§ Do this:
Retype, exactly as written, every line from the one containing "The OpenSCAD and" down to the one containing "return nodes.steps(value, begins", including both, and nothing else.

[A run of records]
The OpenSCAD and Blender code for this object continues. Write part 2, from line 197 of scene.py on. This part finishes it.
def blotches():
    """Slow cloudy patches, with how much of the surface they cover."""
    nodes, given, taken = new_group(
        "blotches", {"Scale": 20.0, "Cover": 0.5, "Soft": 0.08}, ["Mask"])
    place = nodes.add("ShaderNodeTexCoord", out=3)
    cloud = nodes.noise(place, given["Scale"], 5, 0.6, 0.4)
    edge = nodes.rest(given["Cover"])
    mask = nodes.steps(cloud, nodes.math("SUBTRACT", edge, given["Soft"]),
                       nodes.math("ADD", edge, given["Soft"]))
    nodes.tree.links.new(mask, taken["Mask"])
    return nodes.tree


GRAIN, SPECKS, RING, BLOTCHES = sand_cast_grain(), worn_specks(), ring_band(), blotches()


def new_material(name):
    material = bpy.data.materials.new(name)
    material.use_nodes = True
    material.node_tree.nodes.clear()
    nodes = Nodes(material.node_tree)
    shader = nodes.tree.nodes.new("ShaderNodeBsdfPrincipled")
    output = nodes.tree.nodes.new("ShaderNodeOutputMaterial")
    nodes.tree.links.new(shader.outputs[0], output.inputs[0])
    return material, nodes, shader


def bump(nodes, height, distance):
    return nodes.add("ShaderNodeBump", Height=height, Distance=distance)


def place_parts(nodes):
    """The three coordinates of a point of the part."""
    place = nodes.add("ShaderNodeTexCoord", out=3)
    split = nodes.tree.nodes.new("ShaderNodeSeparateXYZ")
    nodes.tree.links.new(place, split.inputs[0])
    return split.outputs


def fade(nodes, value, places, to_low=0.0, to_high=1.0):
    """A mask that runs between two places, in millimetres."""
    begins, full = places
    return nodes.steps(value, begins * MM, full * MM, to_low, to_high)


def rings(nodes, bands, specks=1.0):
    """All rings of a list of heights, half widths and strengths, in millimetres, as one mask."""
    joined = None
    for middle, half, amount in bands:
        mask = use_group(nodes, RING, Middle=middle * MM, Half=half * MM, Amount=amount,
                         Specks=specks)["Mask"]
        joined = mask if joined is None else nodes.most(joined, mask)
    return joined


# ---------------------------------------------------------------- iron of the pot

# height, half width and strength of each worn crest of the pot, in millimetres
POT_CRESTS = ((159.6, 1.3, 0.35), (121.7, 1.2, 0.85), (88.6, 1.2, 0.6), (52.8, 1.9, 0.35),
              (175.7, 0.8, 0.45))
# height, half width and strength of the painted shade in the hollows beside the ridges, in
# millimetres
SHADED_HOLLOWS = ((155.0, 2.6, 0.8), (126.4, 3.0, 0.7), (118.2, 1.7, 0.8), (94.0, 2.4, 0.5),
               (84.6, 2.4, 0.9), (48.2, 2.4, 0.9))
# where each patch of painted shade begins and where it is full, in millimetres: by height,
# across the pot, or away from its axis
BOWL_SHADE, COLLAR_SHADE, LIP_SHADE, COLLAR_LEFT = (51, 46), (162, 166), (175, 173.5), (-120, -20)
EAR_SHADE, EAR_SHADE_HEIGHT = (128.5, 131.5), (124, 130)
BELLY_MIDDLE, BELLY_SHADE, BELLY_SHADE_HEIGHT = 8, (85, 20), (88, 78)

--

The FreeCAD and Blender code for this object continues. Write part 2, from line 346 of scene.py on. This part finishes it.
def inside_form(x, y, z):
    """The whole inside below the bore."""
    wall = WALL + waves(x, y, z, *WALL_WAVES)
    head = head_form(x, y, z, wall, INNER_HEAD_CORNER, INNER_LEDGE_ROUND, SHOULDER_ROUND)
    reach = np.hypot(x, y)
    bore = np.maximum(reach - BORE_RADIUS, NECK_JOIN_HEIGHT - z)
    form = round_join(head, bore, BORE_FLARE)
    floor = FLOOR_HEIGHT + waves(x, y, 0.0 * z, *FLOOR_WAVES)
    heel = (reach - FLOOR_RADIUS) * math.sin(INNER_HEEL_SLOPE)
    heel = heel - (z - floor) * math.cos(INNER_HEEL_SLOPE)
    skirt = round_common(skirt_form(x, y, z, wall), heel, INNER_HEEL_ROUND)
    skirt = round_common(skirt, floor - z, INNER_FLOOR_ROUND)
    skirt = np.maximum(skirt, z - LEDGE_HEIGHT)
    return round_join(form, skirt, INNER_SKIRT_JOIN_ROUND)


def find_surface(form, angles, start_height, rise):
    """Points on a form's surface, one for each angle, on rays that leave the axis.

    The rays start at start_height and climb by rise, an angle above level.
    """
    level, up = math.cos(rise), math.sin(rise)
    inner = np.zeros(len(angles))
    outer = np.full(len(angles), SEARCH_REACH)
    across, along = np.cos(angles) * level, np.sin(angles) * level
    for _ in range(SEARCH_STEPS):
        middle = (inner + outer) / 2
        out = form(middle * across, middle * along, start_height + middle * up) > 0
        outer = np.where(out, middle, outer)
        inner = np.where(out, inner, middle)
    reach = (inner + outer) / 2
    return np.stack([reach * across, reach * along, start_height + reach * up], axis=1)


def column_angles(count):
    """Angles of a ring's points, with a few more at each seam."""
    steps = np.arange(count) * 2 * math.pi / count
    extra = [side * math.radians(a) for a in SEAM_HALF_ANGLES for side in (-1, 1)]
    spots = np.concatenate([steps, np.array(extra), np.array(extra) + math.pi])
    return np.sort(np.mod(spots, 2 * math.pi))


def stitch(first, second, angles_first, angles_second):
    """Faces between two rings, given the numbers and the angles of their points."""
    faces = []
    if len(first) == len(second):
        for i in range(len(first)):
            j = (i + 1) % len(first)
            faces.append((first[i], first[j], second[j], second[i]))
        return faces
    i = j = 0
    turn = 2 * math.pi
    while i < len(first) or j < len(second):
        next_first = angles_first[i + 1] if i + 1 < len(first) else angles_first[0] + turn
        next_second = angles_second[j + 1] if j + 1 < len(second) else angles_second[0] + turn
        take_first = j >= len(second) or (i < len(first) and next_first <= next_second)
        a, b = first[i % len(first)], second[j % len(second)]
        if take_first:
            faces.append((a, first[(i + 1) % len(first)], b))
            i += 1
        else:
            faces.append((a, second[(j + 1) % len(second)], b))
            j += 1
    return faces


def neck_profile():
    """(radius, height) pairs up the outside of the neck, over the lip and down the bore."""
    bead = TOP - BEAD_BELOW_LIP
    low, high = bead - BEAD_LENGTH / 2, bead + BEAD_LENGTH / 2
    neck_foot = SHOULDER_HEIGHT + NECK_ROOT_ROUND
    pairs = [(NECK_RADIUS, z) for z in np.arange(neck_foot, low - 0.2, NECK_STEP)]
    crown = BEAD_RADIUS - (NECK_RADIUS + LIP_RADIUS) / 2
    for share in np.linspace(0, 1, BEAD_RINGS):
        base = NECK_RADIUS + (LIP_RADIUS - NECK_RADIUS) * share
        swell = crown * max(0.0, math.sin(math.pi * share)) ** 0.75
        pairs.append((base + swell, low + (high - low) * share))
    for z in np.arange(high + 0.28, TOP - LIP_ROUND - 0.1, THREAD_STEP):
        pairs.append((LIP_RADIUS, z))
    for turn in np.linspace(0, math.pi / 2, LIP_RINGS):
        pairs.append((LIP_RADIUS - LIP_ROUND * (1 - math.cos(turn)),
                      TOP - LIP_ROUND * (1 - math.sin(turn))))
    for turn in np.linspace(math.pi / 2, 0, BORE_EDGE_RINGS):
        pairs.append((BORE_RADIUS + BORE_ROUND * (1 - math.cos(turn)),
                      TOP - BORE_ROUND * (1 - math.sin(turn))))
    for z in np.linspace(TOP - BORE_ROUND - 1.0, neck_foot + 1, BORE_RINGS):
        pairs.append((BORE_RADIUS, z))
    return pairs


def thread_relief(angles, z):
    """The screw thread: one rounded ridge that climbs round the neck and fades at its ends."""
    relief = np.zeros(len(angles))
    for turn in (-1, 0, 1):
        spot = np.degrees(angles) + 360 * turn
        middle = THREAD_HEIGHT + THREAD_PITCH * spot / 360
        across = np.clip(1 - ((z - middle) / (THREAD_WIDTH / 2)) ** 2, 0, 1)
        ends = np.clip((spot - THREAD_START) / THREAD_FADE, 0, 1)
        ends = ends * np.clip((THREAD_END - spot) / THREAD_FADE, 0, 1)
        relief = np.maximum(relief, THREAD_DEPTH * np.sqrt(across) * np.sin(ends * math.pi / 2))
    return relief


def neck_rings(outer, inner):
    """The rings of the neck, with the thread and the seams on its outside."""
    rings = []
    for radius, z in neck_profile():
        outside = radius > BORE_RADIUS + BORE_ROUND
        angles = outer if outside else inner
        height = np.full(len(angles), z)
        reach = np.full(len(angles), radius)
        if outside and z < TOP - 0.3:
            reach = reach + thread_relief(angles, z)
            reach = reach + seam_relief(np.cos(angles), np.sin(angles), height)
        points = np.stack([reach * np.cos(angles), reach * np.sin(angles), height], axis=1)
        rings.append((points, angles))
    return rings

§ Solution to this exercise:
The OpenSCAD and Blender code for this object continues. Write part 2, from line 197 of scene.py on. This part finishes it.
def blotches():
    """Slow cloudy patches, with how much of the surface they cover."""
    nodes, given, taken = new_group(
        "blotches", {"Scale": 20.0, "Cover": 0.5, "Soft": 0.08}, ["Mask"])
    place = nodes.add("ShaderNodeTexCoord", out=3)
    cloud = nodes.noise(place, given["Scale"], 5, 0.6, 0.4)
    edge = nodes.rest(given["Cover"])
    mask = nodes.steps(cloud, nodes.math("SUBTRACT", edge, given["Soft"]),
                       nodes.math("ADD", edge, given["Soft"]))
    nodes.tree.links.new(mask, taken["Mask"])
    return nodes.tree


GRAIN, SPECKS, RING, BLOTCHES = sand_cast_grain(), worn_specks(), ring_band(), blotches()


def new_material(name):
    material = bpy.data.materials.new(name)
    material.use_nodes = True
    material.node_tree.nodes.clear()
    nodes = Nodes(material.node_tree)
    shader = nodes.tree.nodes.new("ShaderNodeBsdfPrincipled")
    output = nodes.tree.nodes.new("ShaderNodeOutputMaterial")
    nodes.tree.links.new(shader.outputs[0], output.inputs[0])
    return material, nodes, shader


def bump(nodes, height, distance):
    return nodes.add("ShaderNodeBump", Height=height, Distance=distance)


def place_parts(nodes):
    """The three coordinates of a point of the part."""
    place = nodes.add("ShaderNodeTexCoord", out=3)
    split = nodes.tree.nodes.new("ShaderNodeSeparateXYZ")
    nodes.tree.links.new(place, split.inputs[0])
    return split.outputs


def fade(nodes, value, places, to_low=0.0, to_high=1.0):
    """A mask that runs between two places, in millimetres."""
    begins, full = places
    return nodes.steps(value, begins * MM, full * MM, to_low, to_high)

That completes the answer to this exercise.